The Iowa senator offered his amendment, #1493, during Senate debate on the STOCK Act, S.2038.  The Stop Trading On Congressional Knowledge bill would clarify that current prohibitions of the Securities and Exchange Commission on insider trading on non-public information extend to members of Congress and congressional staff.  It also would speed disclosure by requiring those who file annual financial disclosure statements to report stock and bond transactions within 30 days of the transaction, among other measures.

 

Here is the text of the floor statement Grassley delivered this afternoon regarding his amendment:

 

Mr. President, I would like to call up amendment #1493 and make that amendment pending.

 

Mr.
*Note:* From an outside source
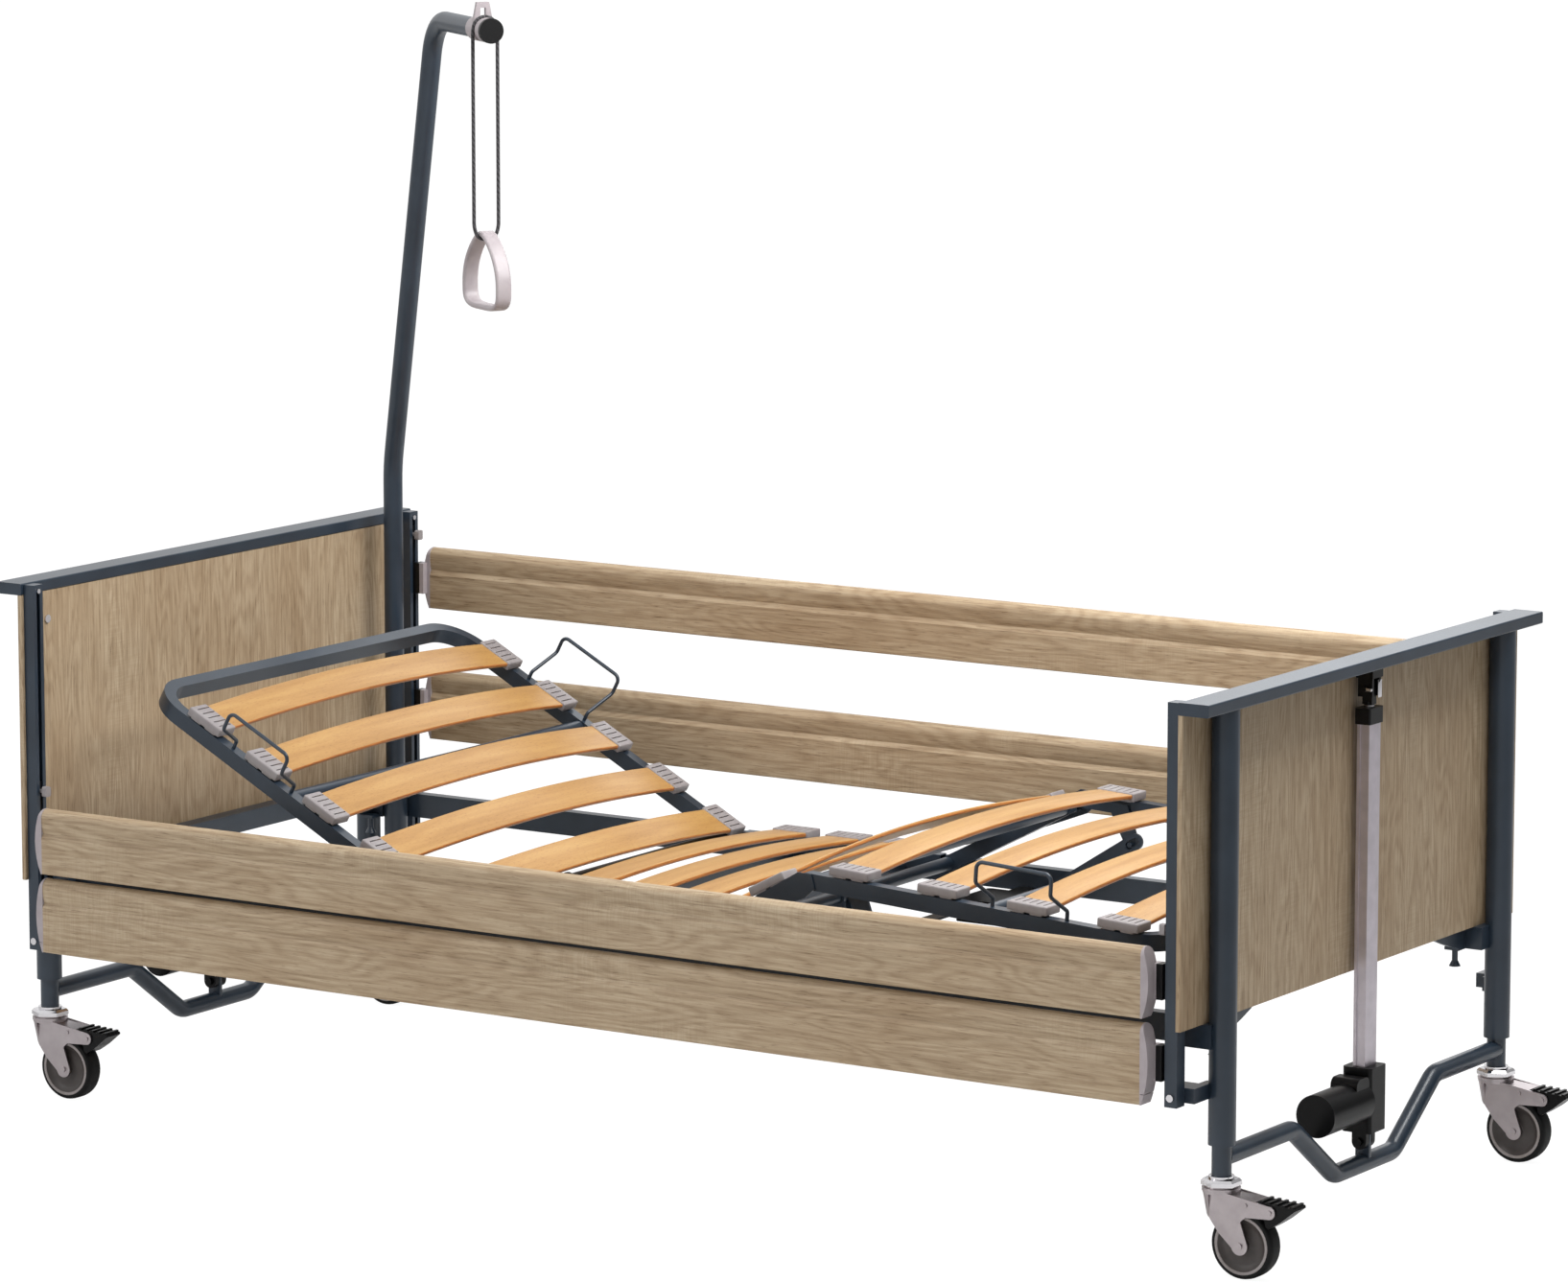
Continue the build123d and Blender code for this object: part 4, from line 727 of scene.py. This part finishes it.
# %% Undercarriage
COLUMN_Y = 429.4
CRANK_HIGH = 171.0
CRANK_LOW = 78.0
CRANK_BEND = 38.0
CRANK_OUTER_Y = 222.0
CRANK_INNER_Y = 92.0
LEG_BOTTOM = 144.0
LEG_TOP = 790.0
LEG_RADIUS = 14.5
LUG_HALF = 11.8
LUG_TOP = 123.0
COLLAR_RADIUS = 29.5
TUBE_RADIUS = 14.0


def bent_path(points, radius, steps=8):
    """The corner points of a path with each inner corner replaced by an arc of stations."""
    path = [points[0]]
    for before, corner, after in zip(points, points[1:], points[2:]):
        into, out = (before - corner).normalized(), (after - corner).normalized()
        half = into.angle(out) / 2
        centre = corner + (into + out).normalized() * radius / math.sin(half)
        start = corner + into * radius / math.tan(half) - centre
        end = corner + out * radius / math.tan(half) - centre
        first, last = start.normalized(), end.normalized()
        path += [centre + first.slerp(last, step / steps) * radius for step in range(steps + 1)]
    return path + [points[-1]]


def swept_tube(shape, path, radius, sides=24):
    """Extrude a ring of edges along a path that lies in one YZ plane."""
    ring = bmesh.ops.create_circle(shape, segments=sides, radius=radius)["verts"]
    heading = [(path[min(i + 1, len(path) - 1)] - path[max(i - 1, 0)]).normalized() for i in range(len(path))]
    turn = UP.rotation_difference(heading[0])
    bmesh.ops.rotate(shape, verts=ring, cent=(0, 0, 0), matrix=turn.to_matrix())
    bmesh.ops.translate(shape, verts=ring, vec=path[0])
    edges = list({edge for vert in ring for edge in vert.link_edges})
    shape.faces.new(ring)
    for index in range(1, len(path)):
        made = bmesh.ops.extrude_edge_only(shape, edges=edges)
        ring = new_verts(made)
        edges = [item for item in made["geom"] if isinstance(item, bmesh.types.BMEdge)
                 and all(vert in ring for vert in item.verts)]
        bmesh.ops.translate(shape, verts=ring, vec=path[index] - path[index - 1])
        turn = heading[index - 1].rotation_difference(heading[index])
        bmesh.ops.rotate(shape, verts=ring, cent=path[index], matrix=turn.to_matrix())
    bmesh.ops.contextual_create(shape, geom=edges)


def cylinder(shape, low, high, centre, radius, sides=32, top_radius=None):
    """Upright cylinder, cone or prism between two heights; centre is its (x, y)."""
    place = Matrix.Translation((centre[0], centre[1], (low + high) / 2))
    bmesh.ops.create_cone(shape, cap_ends=True, segments=sides, radius1=radius, depth=high - low,
                          radius2=radius if top_radius is None else top_radius, matrix=place)


for end in ENDS:
    low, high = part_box(f"{end}_lift_profile")
    x = (low[0] + high[0]) / 2 / MM
    tubes = bmesh.new()
    half_crank = [(COLUMN_Y - 6, CRANK_HIGH), (CRANK_OUTER_Y, CRANK_HIGH), (CRANK_INNER_Y, CRANK_LOW)]
    corners = [(-y, z) for y, z in half_crank] + half_crank[::-1]
    swept_tube(tubes, bent_path([Vector((x, y, z)) for y, z in corners], CRANK_BEND), TUBE_RADIUS)
    for y in (-COLUMN_Y, COLUMN_Y):
        cylinder(tubes, LEG_BOTTOM, LEG_TOP, (x, y), LEG_RADIUS)
    box_shape(tubes, (x - LUG_HALF, -4, CRANK_LOW + 8), (x + LUG_HALF, 4, LUG_TOP), 1.5)
    piece_from(tubes, f"{end}_undercarriage_tubes", anthracite, f"{end}_end_base", "frame_steel",
               f"{end}_undercarriage")
    collars = bmesh.new()
    for y in (-COLUMN_Y, COLUMN_Y):
        cylinder(collars, 131.8, 137.6, (x, y), COLLAR_RADIUS, sides=6)
        cylinder(collars, 137.6, 141.2, (x, y), COLLAR_RADIUS, sides=6, top_radius=26.0)
        cylinder(collars, 141.2, 145.2, (x, y), 18.6)
        cylinder(collars, 119.0, 132.0, (x, y), 8.0)
    piece_from(collars, f"{end}_caster_collars", chrome, f"{end}_end_base", "chrome")
print("cranked tubes bend at", CRANK_BEND, "mm")

# %% [markdown]
# ## The hanging grip
# The stirrup is a thick moulded ring: nearly an egg, flat below where the hand pulls and narrower above,
# where the cord passes under the top of the ring. A circle of edges is pushed into that outline and
# extruded to the grip's width, the wall is given its thickness, and a bevel rounds all four rims for the
# hand. The grip hangs a few degrees twisted on its soft cord.

# %% Grip
GRIP_CENTRE = 1283.0
GRIP_RISE = 87.5
GRIP_DROP = 38.0
GRIP_REACH = 69.0
GRIP_RIM = 4.2
GRIP_HALF_WIDTH = 13.0
GRIP_WALL = 9.0
GRIP_ALONG = 0.537
GRIP_TWIST = math.radians(7.0)
GRIP_POINTS = 56


def stirrup_point(turn):
    """Outline of the ring: wide and low at the bottom, drawn up to a narrow top."""
    across, up = math.sin(turn), math.cos(turn)
    if up > 0:
        return GRIP_REACH * across * (1.0 - 0.34 * up ** 2.6), GRIP_RISE * up
    return GRIP_REACH * math.copysign(abs(across) ** 0.5, across), -GRIP_DROP * abs(up) ** 0.6


grip = bmesh.new()
bmesh.ops.create_circle(grip, segments=GRIP_POINTS, radius=1.0)
for vert in grip.verts:
    across, up = stirrup_point(math.atan2(vert.co.x, vert.co.y))
    vert.co = (across, -GRIP_HALF_WIDTH, GRIP_CENTRE + up)
made = bmesh.ops.extrude_edge_only(grip, edges=list(grip.edges))
bmesh.ops.translate(grip, verts=new_verts(made), vec=(0, 2 * GRIP_HALF_WIDTH, 0))
bmesh.ops.recalc_face_normals(grip, faces=grip.faces)
bmesh.ops.solidify(grip, geom=list(grip.faces), thickness=GRIP_WALL)
bmesh.ops.recalc_face_normals(grip, faces=grip.faces)
rims = [edge for edge in grip.edges if len(edge.link_faces) == 2 and edge.calc_face_angle() > 1.2]
bmesh.ops.bevel(grip, geom=rims, affect="EDGES", offset=GRIP_RIM, segments=4, profile=0.5, material=-1)
grip_at = Matrix.Translation((POLE + along_arm * GRIP_ALONG) / MM)
grip_turn = Matrix.Rotation(ARM_HEADING + GRIP_TWIST, 4, "Z")
bmesh.ops.transform(grip, matrix=grip_at @ grip_turn, verts=grip.verts)
stirrup = piece_from(grip, "stirrup_grip", light_grey, "hanging_grip", "light_plastic", "grip_handle")
print("grip of", len(stirrup.data.polygons), "faces")

# %% [markdown]
# ### Clip pins of the lifts
# Each lift hangs from a bracket under its cap rail on a spring clip pin, which the user pulls to take
# the bed apart: a bright pin with a bent flap on the outer side.

# %% Clip pins
clips = bmesh.new()
for end, outward in (("head", -1), ("foot", 1)):
    low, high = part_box(f"{end}_lift_profile")
    x = (low[0] + high[0]) / 2 / MM
    flap = sorted((x + outward * 12.2, x + outward * 13.9))
    box_shape(clips, (flap[0], 2, 776), (flap[1], 13, 803), 0.7)
    box_shape(clips, (min(x, x + outward * 13), -18.8, 787.5), (max(x, x + outward * 13), -14.2, 792.5), 1.0)
piece_from(clips, "lift_clip_pins", chrome, "bed_frame", "chrome")
print("2 clip pins")

# %% [markdown]
# ## The hanging grip's cord
# A soft braided cord, six millimetres thick, loops over the clip on the arm and under the top of the
# grip. It carries a weight, so its two falls are straight, and it only bends round the clip and in the
# grip.
# A NURBS curve through a few given points gives that line, and the bevel gives its thickness.

# %% Cord
ARM_Z = 1.689
CORD_RADIUS = 3.0
BRAID_PITCH = 2.4
across_arm = Vector((-along_arm.y, along_arm.x, 0.0))
hang_point = POLE + along_arm * GRIP_ALONG + Vector((0, 0, ARM_Z))
cord_half = [(1.0, 20.3), (8.41, 20.3), (20.3, 8.41), (20.3, -26.0), (20.3, -296.0), (20.3, -314.0),
             (13.2, -332.0)]
cord_route = cord_half + [(-across, up) for across, up in reversed(cord_half)]


def cord_place(across, up):
    """A point in the plane across the arm, from millimetres across and up."""
    return hang_point + across_arm * across * MM + UP * up * MM


def cord_curve(name, route, radius_mm):
    """An open NURBS curve through a route in the plane across the arm."""
    curve = bpy.data.curves.new(name, "CURVE")
    curve.dimensions = "3D"
    curve.bevel_depth = radius_mm * MM
    curve.bevel_resolution = 5
    curve.resolution_u = 10
    curve.use_fill_caps = True
    spline = curve.splines.new("NURBS")
    spline.points.add(len(route) - 1)
    for point, (across, up) in zip(spline.points, route):
        point.co = (*cord_place(across, up), 1.0)
    spline.order_u = 3
    spline.use_endpoint_u = True
    cord = bpy.data.objects.new(name, curve)
    bpy.context.scene.collection.objects.link(cord)
    return cord


braid, braid_tree, braid_shader = new_material("polyester_braid_dark", IOR=1.5, Roughness=0.75,
                                               Sheen_Weight=0.3)
braid_place = add(braid_tree, "ShaderNodeTexCoord", out="Object")
twill = add(braid_tree, "ShaderNodeTexWave", {"Vector": braid_place, "Scale": every(BRAID_PITCH) / 6.283,
                                              "Distortion": 2.0, "Detail": 1.0}, "Fac",
            bands_direction="DIAGONAL")
yarn = add(braid_tree, "ShaderNodeValToRGB", {"Fac": twill}, stops=[(0.2, "#1B1A1C"), (0.7, "#3C3A3E")])
strands = add(braid_tree, "ShaderNodeBump", {"Height": twill, "Distance": 0.3 * MM, "Strength": 0.6})
braid_tree.links.new(yarn, braid_shader.inputs["Base Color"])
braid_tree.links.new(strands, braid_shader.inputs["Normal"])

cord = cord_curve("grip_cord_braid", cord_route, CORD_RADIUS)
cord.data.materials.append(braid)
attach(cord, "hanging_cord")
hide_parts("grip_cord")
print("cord of", len(cord_route), "points")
President, the Wall Street Journal recently reported that political intelligence is an approximately $100 million industry.  The article also says that expert networks employ over 2,000 people in Washington, DC.

 

I say approximately because no one really knows how many people work in this industry, who they seek information from, what happens to that information, and how much they get paid.  This is the problem.

 

You have a growing industry with no transparency.  If a lobbyist has to register in order to advocate for a school or church, shouldn’t that same lobbyist have to register if they are seeking and getting inside information to make a profit on?

 

This is especially true if that information would make millions for a hedge fund or a private equity firm.

 

Under current law, this is not the case.

 

My amendment merely brings some sunlight to this area.  It defines what a political intelligence lobbyist is and requires them to register – the same as any other lobbyist.  I understand that some will say that there have not been hearings on this subject and that it should be studied first.  But there isn’t much that’s complicated about this amendment.

 

If you seek information from Congress in order to make money, the American people have a right to know your name and who you’re selling that information to.  That’s just basic good government.

 

This amendment isn’t just helpful to the American people, it also helps members and staff who are trying to decipher their duties under the STOCK Act.  Senators have raised the question, “How will we know if the people we speak to trade on what we say?”

 

By requiring lobbyists who sell information to stock traders to register, members and staff have an easy way to track who they are and who they sell information to.  This strengthens the bill and helps members and staff comply with its requirements.

 

Mr. President, I hope we can consider this amendment soon and bring light and transparency to this growing industry.  I yield the floor.